While this may be little more than a public endorsement of what for a decade or more many Caribbean politicians, the region’s larger enterprises and some academics have accepted as inevitable or essential, it is still strikingly at odds with the thinking and lifestyles of many millions of the region’s people.

Let me make clear that this is not a criticism of what has been agreed, but to point to the massive philosophical and logistical challenge that many of the nations of the region, large and small, have set themselves in rapidly adapting national thinking to the economic, fiscal and by extension, social implications of the EPA and market opening.

In remarks made nationally, shortly after the EPA was agreed, the Prime Ministers of Barbados, Jamaica and St Lucia, the President of Guyana, and the Director of the Caribbean Regional Negotiating Machinery all recognised the challenge.

The Caricom Secretary General, Edwin Carrington warned that the free entry of European goods into the regional market was “something never experienced before” and a precursor to similar arrangements to come with products from the United States, Canada and others. “The one sure answer we have is to achieve a massive increase in our productivity and therefore our competitiveness. This,” he said, “is the clear unvarnished message we have to convey.”

The successful delivery of the EPA requires a kind of faith as future economic success will depend ultimately on the ability of the region’s private sector to compete in their own markets with European suppliers and service providers. It also requires them to develop their services and products inside the European market.

Arguably, regionally owned transnational companies such as Angostura, Goddard Enterprises, Grace Kennedy, Jamaica Producers, Demerara Distillers, or Brugal and the Vicini Group in the Dominican Republic, which have already invested within the region, will thrive in this environment. So too will newer export industries such as those in tourism, financial and cultural services.

But significantly less certain is whether the region’s many very small enterprises that survive on commission, agency agreements or the provision of nationally protected services have either the willingness or ability to compete.

While this suggests consolidation through mergers or acquisitions across the region, and takeovers by European firms, it is far from clear whether governments or citizens are yet ready to accept this. Just as uncertain is whether the Caribbean Single Market and Economy can rapidly be made to function efficiently and in line with the pace of market liberalisation that has been agreed with Europe.

The EPA also demands that government actively encourages business to flourish and to provide a positive enabling environment that will result in increased profitability and thus increased government revenues to replace lost import duties. This is happening in some nations, but throughout much of the region public sector reform is painfully slow and seems not as yet to have incorporated an awareness that government’s future role will be to loosen the constraints on commercial activity while regulating lightly to ensure that consumers are not exploited or disadvantaged.

Europe too has to change. It can and may well cause the EPA to fail through political neglect.

Previous politically endorsed economic agreements involving development assistance have proved disastrous in their implementation because the European bureaucracy seems incapable or unwilling to provide support within agreed transitional time scales. Moreover the lack of empathy with the region shown by European commissioners during the negotiations and the political enmity this engendered does not augur well for resolving difficulties that will undoubtedly arise in implementation.

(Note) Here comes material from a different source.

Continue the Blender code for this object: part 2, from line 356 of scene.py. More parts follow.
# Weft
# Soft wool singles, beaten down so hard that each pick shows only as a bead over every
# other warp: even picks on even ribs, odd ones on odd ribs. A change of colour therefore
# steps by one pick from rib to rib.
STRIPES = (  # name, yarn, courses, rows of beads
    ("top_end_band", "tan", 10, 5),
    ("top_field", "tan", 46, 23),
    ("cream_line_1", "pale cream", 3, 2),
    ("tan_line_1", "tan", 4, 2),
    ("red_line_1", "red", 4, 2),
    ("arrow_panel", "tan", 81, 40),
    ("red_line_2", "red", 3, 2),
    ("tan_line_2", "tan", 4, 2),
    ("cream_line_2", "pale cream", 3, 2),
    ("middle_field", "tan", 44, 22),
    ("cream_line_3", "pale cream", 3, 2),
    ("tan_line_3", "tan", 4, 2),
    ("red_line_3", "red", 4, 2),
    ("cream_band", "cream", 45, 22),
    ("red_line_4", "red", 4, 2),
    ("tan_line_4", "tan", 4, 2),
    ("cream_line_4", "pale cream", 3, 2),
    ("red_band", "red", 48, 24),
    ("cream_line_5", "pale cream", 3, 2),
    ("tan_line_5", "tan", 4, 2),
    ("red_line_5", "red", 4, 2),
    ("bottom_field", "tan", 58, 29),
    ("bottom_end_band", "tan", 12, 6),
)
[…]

It is also far from certain that European business will see non-services opportunities in the region as attractive enough to want to compete or invest and thus spur change.

The EPA challenges the Caribbean to change the way it thinks about itself and to craft new programmes of public education, an entrepreneurial spirit and new thinking. Above all it requires the region within twenty-five years to become a genuinely integrated and homogeneous whole without distorting polarities.